The listing below is to be output in its exact form.

┌─ DATASET EXCERPT

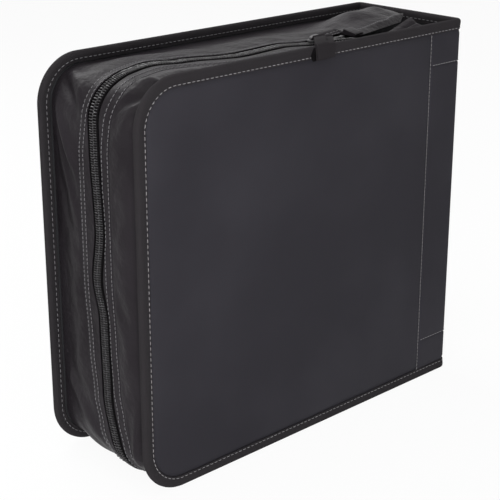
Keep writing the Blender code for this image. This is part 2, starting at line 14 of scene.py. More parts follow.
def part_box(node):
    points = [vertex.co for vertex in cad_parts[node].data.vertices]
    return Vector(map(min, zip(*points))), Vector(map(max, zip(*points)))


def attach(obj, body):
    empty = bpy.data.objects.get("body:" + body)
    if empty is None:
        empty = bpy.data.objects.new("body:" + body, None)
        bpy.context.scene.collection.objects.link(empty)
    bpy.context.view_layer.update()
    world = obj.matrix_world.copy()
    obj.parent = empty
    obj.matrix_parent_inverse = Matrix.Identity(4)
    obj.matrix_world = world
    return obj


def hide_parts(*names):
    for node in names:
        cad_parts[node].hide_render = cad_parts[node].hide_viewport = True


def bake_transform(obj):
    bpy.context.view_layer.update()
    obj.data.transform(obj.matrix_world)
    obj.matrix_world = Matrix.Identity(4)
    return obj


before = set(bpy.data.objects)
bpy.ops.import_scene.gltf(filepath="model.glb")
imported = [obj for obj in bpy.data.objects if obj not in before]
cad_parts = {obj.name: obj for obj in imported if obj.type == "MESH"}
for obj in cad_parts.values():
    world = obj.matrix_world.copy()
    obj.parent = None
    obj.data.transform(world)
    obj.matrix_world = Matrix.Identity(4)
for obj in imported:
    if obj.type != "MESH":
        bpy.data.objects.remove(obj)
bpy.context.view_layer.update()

# Overall sizes, from the solids
BINDING_LOW, BINDING_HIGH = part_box("front_binding")
PANEL_LOW, PANEL_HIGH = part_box("front_panel")
HALF_WIDTH = BINDING_HIGH.x
HEIGHT = BINDING_HIGH.z
HALF_THICKNESS = -BINDING_LOW.y
COVER = BINDING_HIGH.y - BINDING_LOW.y
INNER_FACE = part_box("spine_lining")[1].y
SKIN_DEPTH = PANEL_LOW.y + HALF_THICKNESS
SKIN = PANEL_HIGH.y - PANEL_LOW.y
SEAM_X = (PANEL_HIGH.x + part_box("front_hinge_strip")[0].x) / 2
CAP_LOW = (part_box("front_bottom_cap")[1].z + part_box("front_hinge_strip")[0].z) / 2
CAP_HIGH = HEIGHT - CAP_LOW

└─

**FINISHED ANSWER:**
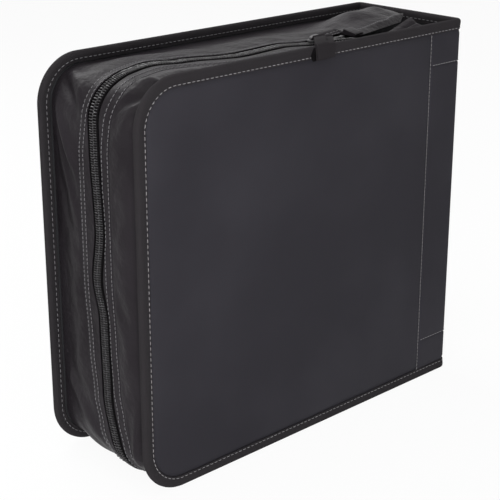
Keep writing the Blender code for this image. This is part 2, starting at line 14 of scene.py. More parts follow.
def part_box(node):
    points = [vertex.co for vertex in cad_parts[node].data.vertices]
    return Vector(map(min, zip(*points))), Vector(map(max, zip(*points)))


def attach(obj, body):
    empty = bpy.data.objects.get("body:" + body)
    if empty is None:
        empty = bpy.data.objects.new("body:" + body, None)
        bpy.context.scene.collection.objects.link(empty)
    bpy.context.view_layer.update()
    world = obj.matrix_world.copy()
    obj.parent = empty
    obj.matrix_parent_inverse = Matrix.Identity(4)
    obj.matrix_world = world
    return obj


def hide_parts(*names):
    for node in names:
        cad_parts[node].hide_render = cad_parts[node].hide_viewport = True


def bake_transform(obj):
    bpy.context.view_layer.update()
    obj.data.transform(obj.matrix_world)
    obj.matrix_world = Matrix.Identity(4)
    return obj


before = set(bpy.data.objects)
bpy.ops.import_scene.gltf(filepath="model.glb")
imported = [obj for obj in bpy.data.objects if obj not in before]
cad_parts = {obj.name: obj for obj in imported if obj.type == "MESH"}
for obj in cad_parts.values():
    world = obj.matrix_world.copy()
    obj.parent = None
    obj.data.transform(world)
    obj.matrix_world = Matrix.Identity(4)
for obj in imported:
    if obj.type != "MESH":
        bpy.data.objects.remove(obj)
bpy.context.view_layer.update()

# Overall sizes, from the solids
BINDING_LOW, BINDING_HIGH = part_box("front_binding")
PANEL_LOW, PANEL_HIGH = part_box("front_panel")
HALF_WIDTH = BINDING_HIGH.x
HEIGHT = BINDING_HIGH.z
HALF_THICKNESS = -BINDING_LOW.y
COVER = BINDING_HIGH.y - BINDING_LOW.y
INNER_FACE = part_box("spine_lining")[1].y
SKIN_DEPTH = PANEL_LOW.y + HALF_THICKNESS
SKIN = PANEL_HIGH.y - PANEL_LOW.y
SEAM_X = (PANEL_HIGH.x + part_box("front_hinge_strip")[0].x) / 2
CAP_LOW = (part_box("front_bottom_cap")[1].z + part_box("front_hinge_strip")[0].z) / 2
CAP_HIGH = HEIGHT - CAP_LOW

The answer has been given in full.